Consider the listing below. Extract exactly the lines from the line containing "for roller_name, (roller, rivet, places, near)" to the line containing "obj.data.transform(world)", both included.

Records from a data source

────────

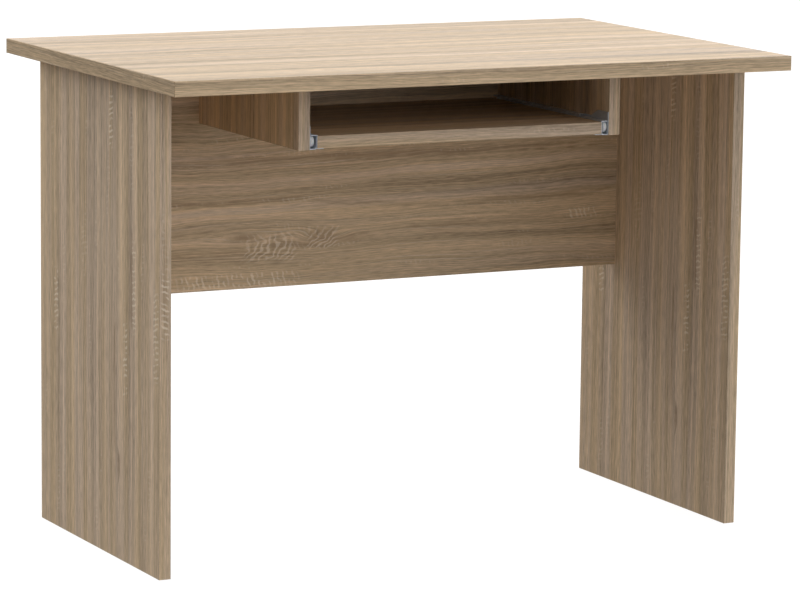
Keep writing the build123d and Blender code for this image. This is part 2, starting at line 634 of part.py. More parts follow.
with BuildPart() as cabinet_rail:
    # lower lip, lower flange and web, over the whole length
    with BuildSketch(front_section):
        with BuildLine():
            FilletPolyline(
                (wall + LIP_AT + half, CABINET_RAIL_LOW + CABINET_LIP_UP),
                (wall + LIP_AT + half, CABINET_RAIL_LOW + half),
                (wall + half, CABINET_RAIL_LOW + half),
                (wall + half, cabinet_split),
                radius=BEND_RADIUS,
            )
        trace(line_width=SHEET)
    extrude(amount=-RAIL_LENGTH)
    # upper flange and its lip, behind the mouth
    with BuildSketch(mouth_section):
        with BuildLine():
            FilletPolyline(
                (wall + half, cabinet_split - SHEET),
                (wall + half, CABINET_RAIL_TOP - half),
                (wall + LIP_AT + half, CABINET_RAIL_TOP - half),
                (wall + LIP_AT + half, CABINET_RAIL_TOP - CABINET_LIP_DOWN),
                radius=BEND_RADIUS,
            )
        trace(line_width=SHEET)
    extrude(amount=-(RAIL_LENGTH - CABINET_MOUTH))
    # fixing plate that stands above the rail at the front
    with BuildSketch(web_plane):
        with BuildLine():
            Polyline(
                (RAIL_FRONT, cabinet_split - SHEET),
                (RAIL_FRONT, CABINET_RAIL_TOP + FAN_HEIGHT),
                (RAIL_FRONT + FAN_LENGTH, CABINET_RAIL_TOP + FAN_HEIGHT),
                (RAIL_FRONT + FAN_LENGTH + FAN_SLOPE, CABINET_RAIL_TOP),
                (RAIL_FRONT + CABINET_MOUTH, CABINET_RAIL_TOP),
                (RAIL_FRONT + CABINET_MOUTH, cabinet_split - SHEET),
                close=True,
            )
        make_face()
    extrude(amount=SHEET)
    # travel stop pressed up out of the lower flange, and a tab at the back
    with BuildSketch(Plane.XY.offset(CABINET_RAIL_LOW + half)):
        with Locations((stop_x, stop_back - STOP_WIDTH / 2)):
            Rectangle(stop_reach, STOP_WIDTH)
    extrude(amount=half + STOP_HEIGHT)
    with BuildSketch(Plane.XY.offset(CABINET_RAIL_LOW + half)):
        with Locations((stop_x, RAIL_BACK - half)):
            Rectangle(stop_reach, SHEET)
    extrude(amount=half + REAR_TAB_HEIGHT)
    # holes: rivet, screws and spare fixing holes
    rivet_at = (wall + SHEET, CABINET_ROLLER_Y, CABINET_ROLLER_Z)
    with Locations(Plane(origin=rivet_at, z_dir=(1, 0, 0))):
        Hole(RIVET_RADIUS + SEAT_CLEARANCE, depth=hole_depth)
    with Locations(*rail_screws["left"]):
        Hole(SCREW_RADIUS + SCREW_HOLE_CLEARANCE, depth=hole_depth)
    spare_y = [rail_mid_y + step * SYSTEM_HOLE_PITCH for step in SYSTEM_HOLE_STEPS]
    spare_places = [
        Plane(origin=(wall + SHEET, y, cabinet_screw_z), z_dir=(1, 0, 0)) for y in spare_y
    ]
    with Locations(*spare_places):
        Hole(SYSTEM_HOLE_RADIUS, depth=hole_depth)

with BuildPart() as tray_rail:
    # flange under the tray and web, over the whole length
    with BuildSketch(front_section):
        with BuildLine():
            FilletPolyline(
                (wall + SLIDE_GAP + TRAY_FLANGE_REACH, TRAY_RAIL_LOW + half),
                (wall + TRAY_WEB + half, TRAY_RAIL_LOW + half),
                (wall + TRAY_WEB + half, tray_split),
                radius=BEND_RADIUS,
            )
        trace(line_width=SHEET)
    extrude(amount=-RAIL_LENGTH)
    # upper flange, which runs on the front roller and stops short of the rear one
    with BuildSketch(front_section):
        with BuildLine():
            FilletPolyline(
                (wall + TRAY_WEB + half, tray_split - SHEET),
                (wall + TRAY_WEB + half, TRAY_RAIL_TOP - half),
                (wall + TRAY_TOP_FLANGE_GAP, TRAY_RAIL_TOP - half),
                radius=BEND_RADIUS,
            )
        trace(line_width=SHEET)
    extrude(amount=-(top_flange_end - RAIL_FRONT))
    # holes: rivet and screws
    rivet_at = (wall + TRAY_WEB, TRAY_ROLLER_Y, TRAY_ROLLER_Z)
    with Locations(Plane(origin=rivet_at, z_dir=(-1, 0, 0))):
        Hole(RIVET_RADIUS + SEAT_CLEARANCE, depth=hole_depth)
    with Locations(*tray_screws["left"]):
        Hole(SCREW_RADIUS + SCREW_HOLE_CLEARANCE, depth=hole_depth)

for left_rail, rail_name in ((cabinet_rail, "cabinet_rail"), (tray_rail, "tray_rail")):
    save(left_rail, f"left_{rail_name}")
    with BuildPart() as right_rail:
        mirror(left_rail.part, about=Plane.YZ)
    save(right_rail, f"right_{rail_name}")

roller_sets = {
    "cabinet_roller": (
        roller_shape(CABINET_ROLLER_RADIUS, CABINET_ROLLER_FAR - CABINET_ROLLER_NEAR),
        rivet_shape(CABINET_ROLLER_NEAR, CABINET_ROLLER_FAR),
        cabinet_rivets,
        CABINET_ROLLER_NEAR,
    ),
    "tray_roller": (
        roller_shape(TRAY_ROLLER_RADIUS, TRAY_ROLLER_FAR - TRAY_ROLLER_NEAR),
        rivet_shape(TRAY_ROLLER_NEAR, TRAY_ROLLER_FAR),
        tray_rivets,
        TRAY_ROLLER_NEAR,
    ),
}
for roller_name, (roller, rivet, places, near) in roller_sets.items():
    for side, sign in SIDES:
        with BuildPart() as axle:
            with Locations(places[side]):
                add(rivet)
        save(axle, f"{side}_{roller_name}_axle")
        with BuildPart() as wheel:
            with Locations(places[side].offset(near)):
                add(roller)
        save(wheel, f"{side}_{roller_name}")

for side, sign in SIDES:
    with BuildPart() as screws:
        with Locations(*rail_screws[side]):
            add(rail_screw)
    save(screws, f"{side}_cabinet_rail_screws")
    with BuildPart() as screws:
        with Locations(*tray_screws[side]):
            add(tray_screw)
    save(screws, f"{side}_tray_rail_screws")

print(f"tray travel {TRAY_TRAVEL:.1f}")
print(f"cabinet roller at y {CABINET_ROLLER_Y:.2f}, z {CABINET_ROLLER_Z:.2f}")
print(f"tray roller at y {TRAY_ROLLER_Y:.2f}, z {TRAY_ROLLER_Z:.2f}")
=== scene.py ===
"""Looks of the computer desk: oak decor boards, zinc-plated slides and nylon rollers."""
import math

import bpy
from mathutils import Matrix, Vector


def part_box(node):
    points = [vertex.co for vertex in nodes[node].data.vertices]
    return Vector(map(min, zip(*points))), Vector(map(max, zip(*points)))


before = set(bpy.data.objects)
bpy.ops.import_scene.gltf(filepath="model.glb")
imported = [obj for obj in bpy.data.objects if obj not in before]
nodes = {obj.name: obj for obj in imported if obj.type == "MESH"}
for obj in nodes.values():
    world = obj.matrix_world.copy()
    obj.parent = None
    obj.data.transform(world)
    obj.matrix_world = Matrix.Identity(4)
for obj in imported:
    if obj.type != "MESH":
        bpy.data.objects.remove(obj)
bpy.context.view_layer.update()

MM = 0.001

# ---- camera: a long lens, from the front left and a little above the desktop ----
CAMERA_AT = (-2.6951, -5.4277, 1.3358)
CAMERA_YAW = 0.4629              # radians to the right of +Y
CAMERA_PITCH = -0.1623
CAMERA_ROLL = 0.0110
CAMERA_LENS = 181.4
SENSOR = 36.0

# ---- light: large soft sources round the desk ----
# direction towards each, how tightly it is gathered, and its level
CEILING = ((0.0, 0.0, 1.0), 1.0, 0.85)
BEHIND_HIGH = ((0.0, 0.75, 0.66), 4.0, 1.40)
LEFT_HIGH = ((-0.75, 0.0, 0.66), 4.0, 0.65)
RIGHT_WALL = ((1.0, 0.0, 0.0), 2.0, 2.50)
RIGHT_FRONT_WALL = ((1.0, -1.0, 0.0), 2.0, 1.90)
FLOOR_GLOW = ((0.0, 0.0, -1.0), 1.0, 0.66)
WALL_FADE = 8.0                  # how soon the walls darken with height

STAGE_SIZE = 30.0                # half the floor; the room has to lie within the views' clip distance
ROOM_SIZE = 1.5 * STAGE_SIZE
FLOOR_GREY = (0.20, 0.20, 0.20, 1.0)
FLOOR_LEVEL = 0.92               # emission that brings the floor to white
ROOM_LEVEL = 1.1
WHITE = (1.0, 1.0, 1.0, 1.0)
BLACK = (0.0, 0.0, 0.0, 1.0)


# ============================== node tree helper ==============================
class Tree:
    """Short names for building a shader node tree."""

    def __init__(self, tree):
        self.tree = tree
        tree.nodes.clear()

    def node(self, kind, **settings):
        made = self.tree.nodes.new(kind)
        for name, value in settings.items():
            setattr(made, name, value)
        return made

    def link(self, source, target):
        self.tree.links.new(source, target)

    def put(self, target, value):
        """Link a socket or set a constant."""
        if isinstance(value, bpy.types.NodeSocket):
            self.link(value, target)
        else:
            target.default_value = value

    def math(self, operation, a, b=0.0, c=0.0):
        made = self.node("ShaderNodeMath", operation=operation)
        for target, value in zip(made.inputs, (a, b, c)):
            self.put(target, value)
        return made.outputs[0]

    def add(self, a, b):
        return self.math("ADD", a, b)

    def sub(self, a, b):
        return self.math("SUBTRACT", a, b)

    def mul(self, a, b):
        return self.math("MULTIPLY", a, b)

    def scaled(self, value, gain, offset=0.0):
        return self.math("MULTIPLY_ADD", value, gain, offset)

    def scaled_vector(self, vector, gain):
        made = self.node("ShaderNodeVectorMath", operation="SCALE")
        self.link(vector, made.inputs[0])
        self.put(made.inputs["Scale"], gain)
        return made.outputs[0]

    def step(self, value, low, high):
        """Smooth step from 0 at low to 1 at high."""
        made = self.node("ShaderNodeMapRange", interpolation_type="SMOOTHSTEP")
        self.put(made.inputs["Value"], value)
        made.inputs["From Min"].default_value = low
        made.inputs["From Max"].default_value = high
        return made.outputs["Result"]

    def vector(self, x, y, z):
        made = self.node("ShaderNodeCombineXYZ")
        for target, value in zip(made.inputs, (x, y, z)):
            self.put(target, value)
        return made.outputs[0]

    def split(self, vector):
        made = self.node("ShaderNodeSeparateXYZ")
        self.link(vector, made.inputs[0])
        return made.outputs

    def noise(self, vector, detail=2.0, roughness=0.5):
        """Noise from 0 to 1 with a mean of a half."""
        made = self.node("ShaderNodeTexNoise")
        self.link(vector, made.inputs["Vector"])
        made.inputs["Scale"].default_value = 1.0
        made.inputs["Detail"].default_value = detail
        made.inputs["Roughness"].default_value = roughness
        return made.outputs["Fac"]

    def mix(self, factor, a, b):
        """Colour a where factor is 0 and colour b where it is 1."""
        made = self.node("ShaderNodeMix", data_type="RGBA")
        self.put(made.inputs["Factor"], factor)
        self.put(made.inputs[6], a)
        self.put(made.inputs[7], b)
        return made.outputs[2]


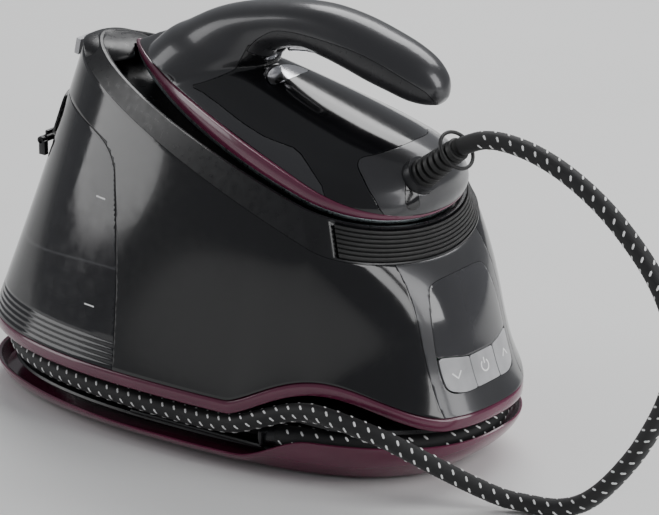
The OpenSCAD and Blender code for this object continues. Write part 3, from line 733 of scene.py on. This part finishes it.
def panel_point(up, across, out=0.0):
    c, s = math.cos(PANEL_TURN), math.sin(PANEL_TURN)
    return PANEL_AT + np.array([-up * c + out * s, -across, up * s + out * c])


KEY_W = 25.4  # pitch of the keys across the panel
PANEL_EDGE = rounded([(-10.8, 36), (6, 38.4), (40, 36.5), (60, 31.5), (63.5, 24), (63.5, 0),
                      (63.5, -24), (60, -31.5), (40, -36.5), (6, -38.4), (-10.8, -36),
                      (-10.8, 0)], 3)


def key_top(across):
    return 10.5 + 5.5 * smooth(9, 40, np.abs(across))


def in_keys(p):
    """The keys' and window's common field on the panel."""
    up, across = panel_xy(p)
    return np.minimum(poly_distance(np.stack([up, across], 1), PANEL_EDGE), p[:, 0] - 95)


def in_window(p):
    up, across = panel_xy(p)
    return np.minimum(in_keys(p) - 0.25, up - key_top(across) - 0.3)


def in_key(i):
    def field(p):
        up, across = panel_xy(p)
        low, high = (i - 0.5) * KEY_W, (i + 0.5) * KEY_W
        sides = np.minimum(across - low, high - across) - 0.3 if i == 0 else (
            across - low - 0.3 if i > 0 else high - across - 0.3)
        gap = 0.3 + 0.8 * smooth(22, 33, np.abs(across))  # room for a press where the wall turns
        return np.minimum(np.minimum(in_keys(p) - gap, key_top(across) - up - 0.3), sides)
    return field


INLET_X, INLET_Z, INLET_R = 20, 66, 7.3


def make_walls():
    black, grey = LOOKS["black_gloss"], LOOKS["grey_gloss"]
    outer = grid(body_rows())

    def inlet(p):
        off = np.hypot(p[:, 0] - INLET_X, p[:, 2] - INLET_Z) - INLET_R
        return np.where(p[:, 1] > 0, off, 50)

    walls = keep_where(make("side_walls", outer), minus(in_tank, 0.3), minus(in_panel, 0.15),
                       inlet)
    settle(soften(thicken(walls, WALL), 0.35), black, "base", ["body_shell"])
    cover = keep_where(make("front_cover", outer), within(in_panel, 0.15), minus(in_keys))
    settle(soften(thicken(cover, WALL), 0.35), grey, "base", ["front_panel"])
    window = keep_where(make("display_window", outer), in_window)
    settle(soften(thicken(window, WALL - 0.3), 0.3), LOOKS["window_gloss"], "base",
           ["control_window"])
    for i, node in ((1, "button_down"), (0, "button_power"), (-1, "button_up")):
        key = keep_where(make("key_" + node[7:], grid(body_rows(-0.3))), in_key(i))
        body = "key_" + node[7:]
        settle(soften(thicken(key, WALL), 0.5, 3), LOOKS["key_grey"], body, [node])
        key_icon(i, body, key)


def stroke(points, width, closed=False):
    """A flat ribbon round a plan line, as left and right edges."""
    p = np.asarray(points, float)
    along = np.roll(p, -1, 0) - np.roll(p, 1, 0) if closed else np.gradient(p, axis=0)
    along /= np.linalg.norm(along, axis=1, keepdims=True)
    side = np.stack([-along[:, 1], along[:, 0]], 1) * width / 2
    return p + side, p - side


def key_icon(i, body, key):
    """A plain raised sign on a key: an arrow down, a power ring or an arrow up."""
    tree = BVHTree.FromObject(key, bpy.context.evaluated_depsgraph_get())
    out = Vector(panel_point(0, 0, 1) - panel_point(0, 0, 0))
    middle = (0.5 + abs(i) * 1.2, i * (KEY_W + 0.8))
    if i:
        arm = np.linspace(-1, 1, 25)
        lines = [np.stack([-i * 2.1 + i * 4.2 * np.abs(arm), arm * 3.6], 1)]
    else:
        sweep = np.radians(np.linspace(38, 322, 49))
        lines = [np.stack([3.7 * np.cos(sweep), 3.7 * np.sin(sweep)], 1),
                 np.stack([np.linspace(1.2, 5.2, 9), np.zeros(9)], 1)]
    strokes = []
    for line in lines:
        left, right = stroke(line, 0.95)
        rows = []
        for edge, rise in ((left, -0.2), (left, 0.12), (right, 0.12), (right, -0.2)):
            row = []
            for up, across in edge:
                start = Vector(panel_point(middle[0] + up, middle[1] + across, 14)) * MM
                hit = tree.ray_cast(start, -out)[0]
                row.append(np.array(hit) / MM + np.array(out) * rise)
            rows.append(row)
        rows = np.array(rows).transpose(1, 0, 2)
        strokes.append(make("stroke", loft(rows)))
    icon = join("icon_" + body[4:], strokes)
    settle(weld(icon, 0.001), ICON_LOOK, body)


ICON_LOOK = satin_plastic("icon_white", (0.85, 0.85, 0.85), 0.4)
make_walls()


def prism(name, polygon, half):
    """A straight prism across the object over a side view."""
    p = np.asarray(polygon, float)
    rows = [np.column_stack([p[:, 0], np.full(len(p), y), p[:, 1]]) for y in (half, -half)]
    return weld(make(name, loft(rows)))


def make_tank():
    """Smoked tank with true walls, a filler hole, moulded level marks and low ribs."""
    low = 49.3
    pieces = []
    levels = np.concatenate([np.linspace(0, 0.13, 60), np.linspace(0.13, 1, 54)[1:]])
    for depth in (0, WALL):
        gap = depth + 0.25
        zone = TANK_SEAM - [gap, gap * 0.8]
        zone[:, 1] = np.maximum(zone[:, 1], low + depth)
        block = weld(make("tank_block", loft(body_rows(depth, levels, 0.0 if depth else 0.5))))
        pieces.append(boolean(block, prism("zone", zone, 140), "INTERSECT"))
    tank, hollow = pieces
    boolean(tank, hollow)
    hole = prism_round("hole", (-160, 0, 178.5), (-0.956, 0, 0.292), 13, 50)
    boolean(tank, hole)
    valve = prism_round("hole", (-120, 0, 50), (0, 0, 1), 9, 20)
    boolean(tank, valve)
    tank.name = "tank_body"
    settle(soften(tank, 0.35), LOOKS["smoked_tank"], "tank", ["water_tank"])
    level_marks(tank)
    bay_wall([(x + 1.0, z + 0.8) for x, z in TANK_SEAM[:-2]])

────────

(Output for this task)
for roller_name, (roller, rivet, places, near) in roller_sets.items():
    for side, sign in SIDES:
        with BuildPart() as axle:
            with Locations(places[side]):
                add(rivet)
        save(axle, f"{side}_{roller_name}_axle")
        with BuildPart() as wheel:
            with Locations(places[side].offset(near)):
                add(roller)
        save(wheel, f"{side}_{roller_name}")

for side, sign in SIDES:
    with BuildPart() as screws:
        with Locations(*rail_screws[side]):
            add(rail_screw)
    save(screws, f"{side}_cabinet_rail_screws")
    with BuildPart() as screws:
        with Locations(*tray_screws[side]):
            add(tray_screw)
    save(screws, f"{side}_tray_rail_screws")

print(f"tray travel {TRAY_TRAVEL:.1f}")
print(f"cabinet roller at y {CABINET_ROLLER_Y:.2f}, z {CABINET_ROLLER_Z:.2f}")
print(f"tray roller at y {TRAY_ROLLER_Y:.2f}, z {TRAY_ROLLER_Z:.2f}")
=== scene.py ===
"""Looks of the computer desk: oak decor boards, zinc-plated slides and nylon rollers."""
import math

import bpy
from mathutils import Matrix, Vector


def part_box(node):
    points = [vertex.co for vertex in nodes[node].data.vertices]
    return Vector(map(min, zip(*points))), Vector(map(max, zip(*points)))


before = set(bpy.data.objects)
bpy.ops.import_scene.gltf(filepath="model.glb")
imported = [obj for obj in bpy.data.objects if obj not in before]
nodes = {obj.name: obj for obj in imported if obj.type == "MESH"}
for obj in nodes.values():
    world = obj.matrix_world.copy()
    obj.parent = None
    obj.data.transform(world)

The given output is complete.